Well, yes, that was my point. The workloads run on mainframes are different than the workloads run on other processors.
Some workloads run on mainframes are different from the workloads run on other systems. A workload using software that only runs on, say, z/OS would be such a workload, as per my comment on IMS.
Other workloads are run on many different types of large systems, whether the processors happen to execute a descendant of the System/360 instruction set and the I/O subsystem happens to run S/3x0-style channel programs or not. DB2 workloads could be such a workload, as per my comment on DB2.

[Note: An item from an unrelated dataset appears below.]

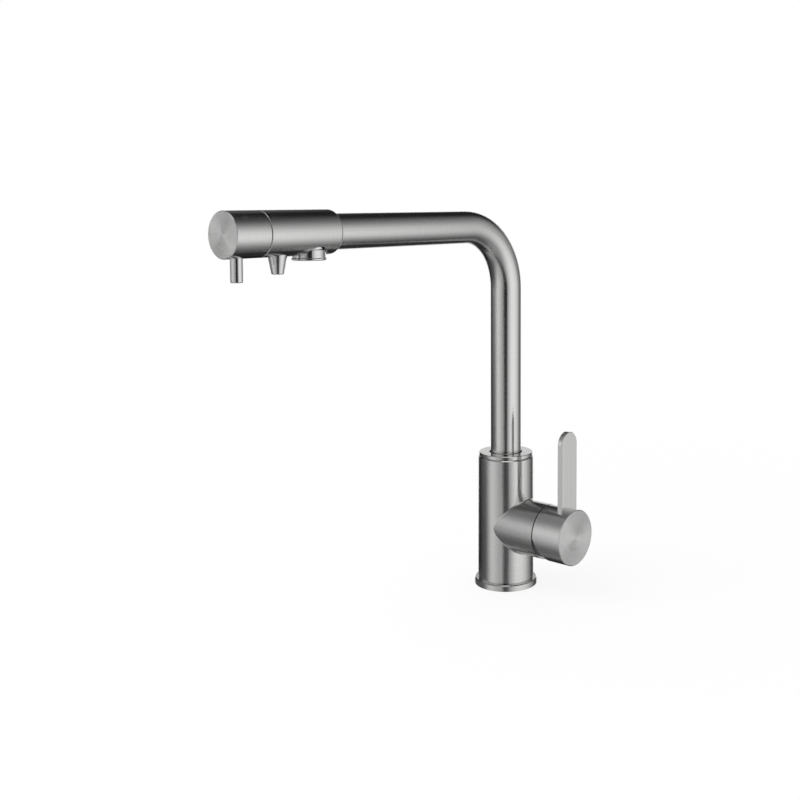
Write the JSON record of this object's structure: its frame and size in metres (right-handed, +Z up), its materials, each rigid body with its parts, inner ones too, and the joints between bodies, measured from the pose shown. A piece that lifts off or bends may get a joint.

You don't even try to make sense.
Please go troll somewhere else.
And by the way, my Karma is good.
POWER7 runs at 4.25 GHz under 45nm design rules so 5.2 GHz or 5.5 GHz in a more expensive machine using a better manufacturing process with better system cooling does not seem impossible. PCs use air cooling and are supposed to have lower power consumption so of course the clock rates are not so high. Still there are Intel Ivy Bridge desktop CPUs sold that hit 3.9 GHz on Turbo mode and server CPUs that hit 4.1 GHz on Turbo mode.
The don't use nitrogen but they use water cooling.
From another person on another forum: He said that he has actually seen one of these. And that the "Flash Express" is actually an SSD of some sort.
Aside from the Apples to Oranges comparison that others have pointed out, which current CPU do you think is the fastest CPU out there? Core i7? POWER7? Itanium? Some MIPS or Sparc? Which one? And just equalizing their frequencies is not valid - one of the CPUs has far more registers, pipelines and cache than the other, so how would you equalize those?